Mas não há dúvida que os temas relacionados à violência, à cidadania e aos direitos humanos, vem sendo também cada vez mais discutidos e por perspectivas distintas.[6] No dia 28 de janeiro comemorou-se os 160 anos de nascimento de José Martí (1853-1895), jornalista, filósofo, poeta e pensador latino-americano independentista. Seu pensamento transcendeu as fronteiras de sua Cuba natal para adquirir um caráter universal. Sendo maçom, liberal de raíz e tendo um pensamento secular, também foi conhecido como "El apóstol “.
De fato, nesse limiar do século XXI a América Latina passa por vigorosas transformações. Parodiando o escritor português Gonçalo M. Tavares, nascido em Angola, diríamos que simplesmente nos afastamos da passividade absoluta, por um lado, e, de outro, vivenciamos uma energia pulsional forte que constrói e/ou destrói. Todavia, vai tomando vulto a consciência necessária de que decididamente nós, (homens e mulheres latino-americanos), não somos uma coisa que espera... [7]
O mundo nos observa.
[1]Gisálio Cerqueira Filho & Gizlene Neder.“Sobre el concepto de América Latina: una propuesta para pensar en los festejos del Bicentenário”, in REVISTA PILQUEN – Sección Ciencias Sociales, Dossier Bicentenario, Ano XII, n. 12, 2010, Universidad Nacional del Comahue, Viedma, Argentina.
[2] Gisalio Cerqueira Filho (Org.). Sulamérica Comunidade Imaginada: emancipação e integração, Niterói: EdUFF/ CAPES/ IPEA, 2011, 368 pp.

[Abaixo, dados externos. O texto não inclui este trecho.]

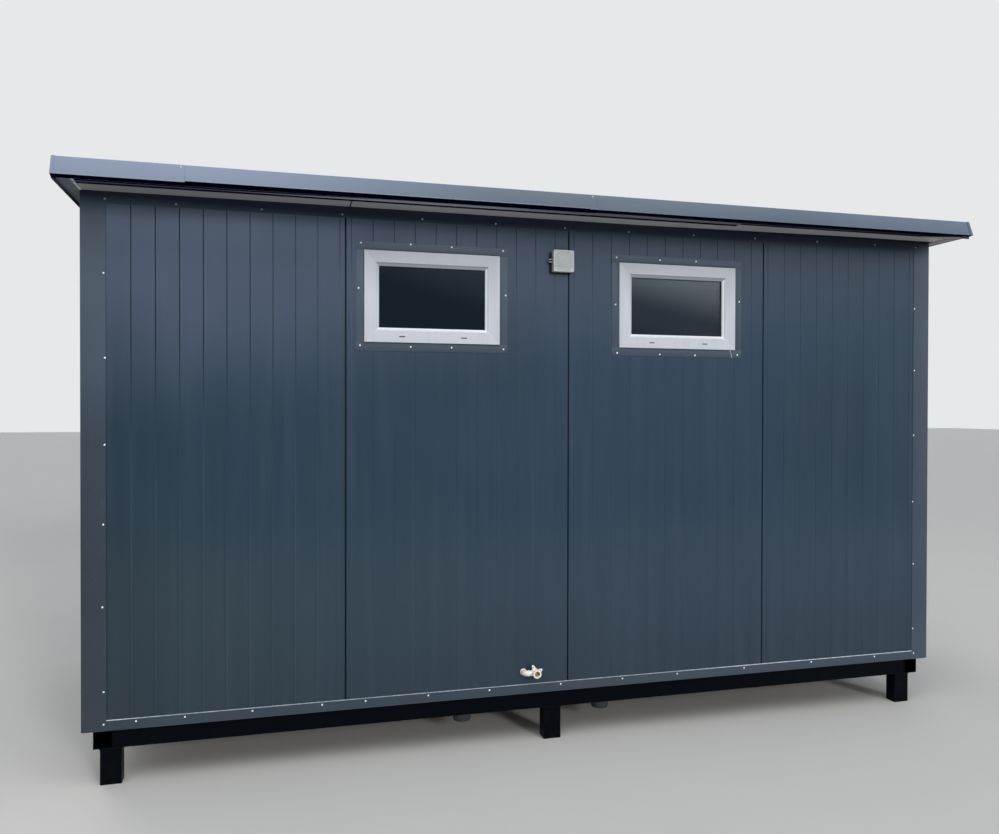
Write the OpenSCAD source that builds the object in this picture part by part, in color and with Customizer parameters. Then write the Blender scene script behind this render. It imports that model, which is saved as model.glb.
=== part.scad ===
// Portable site cabin: insulated panel walls on a raised steel base frame,
// flat overhanging roof with a leaning eaves fascia, two small high windows.
// Origin: ground level, centre of the plan. +X along the length, the window wall faces -Y.

/* [Cabin shell] */
// Length over the corner trims
cabin_l = 4390; // [4200:10:4800]
// Depth over the corner trims
cabin_d = 2000; // [1800:10:2400]
// Height of the walls from the top of the base frame to the roof panels
wall_h = 2338; // [2250:2:2700]
// Thickness of a wall panel
wall_t = 50; // [40:2:100]
// Cover width of a long wall panel
panel_w = 1100; // [1050:10:1150]
// Middle joint of the long walls, measured from the middle of the cabin
joint_shift = 36; // [0:1:60]

/* [Panel face] */
// Spacing of the fine grooves in the outer skin
groove_pitch = 100; // [90:5:120]
// Width of a groove
groove_w = 5; // [3:0.5:8]
// Depth of a groove
groove_dp = 1.5; // [0.5:0.5:3]
// Distance from a joint to the nearest groove on its wide side
groove_lead = 127; // [110:1:130]
// Width of the shadow gap at a panel joint
joint_gap = 8; // [4:1:12]
// Depth of the shadow gap
joint_dp = 12; // [6:1:20]

/* [Base frame] */
// Height of the feet
foot_h = 160; // [100:5:200]
// Width of a foot along the front
foot_w = 88; // [60:1:100]
// Depth of a foot from front to back
foot_d = 68; // [50:1:80]
// Height of the base tubes
rail_h = 100; // [80:5:140]
// Width of the base tubes
rail_w = 80; // [60:5:100]
// Wall thickness of the base tubes
rail_wall = 4; // [3:0.5:6]
// How far the front tube lies behind the wall face
rail_back = 32; // [20:1:40]
// How far the cross tubes lie inside the end walls
tube_in = 42; // [30:1:60]
// How far the left feet lie inside the end wall
foot_left_in = 70; // [50:1:120]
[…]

[3] Monica Esmeralda Bruckmann Mayneto. O inventamos o erramos: La nueva conyuntura latinoamericana y el pensamiento crítico (versão em castelhano); Ou Inventamos ou erramos: a nova conjuntura latinoamericana e o pensamento crítico (versão em português). Tese de Doutorado, ICHF-PPGCP/UFF – Niterói, 28 de fevereiro de 2011, 470 pp. Ver http://pt.scribd.com/doc/84815899/Tesis-de-Grado-2011-Monica-Bruckmann
[4] Monica Bruckmann. Op. cit. p. 8.
[6] Adriana Cicaré, Benevenuto Jayme (orgs). Direitos humanos e violência na América do Sul. Foz do Iguaçu: UNILA, edição eletrônica. Foz do Iguaçu: UNILA (Universidade Federal da Integração Latino-Americana).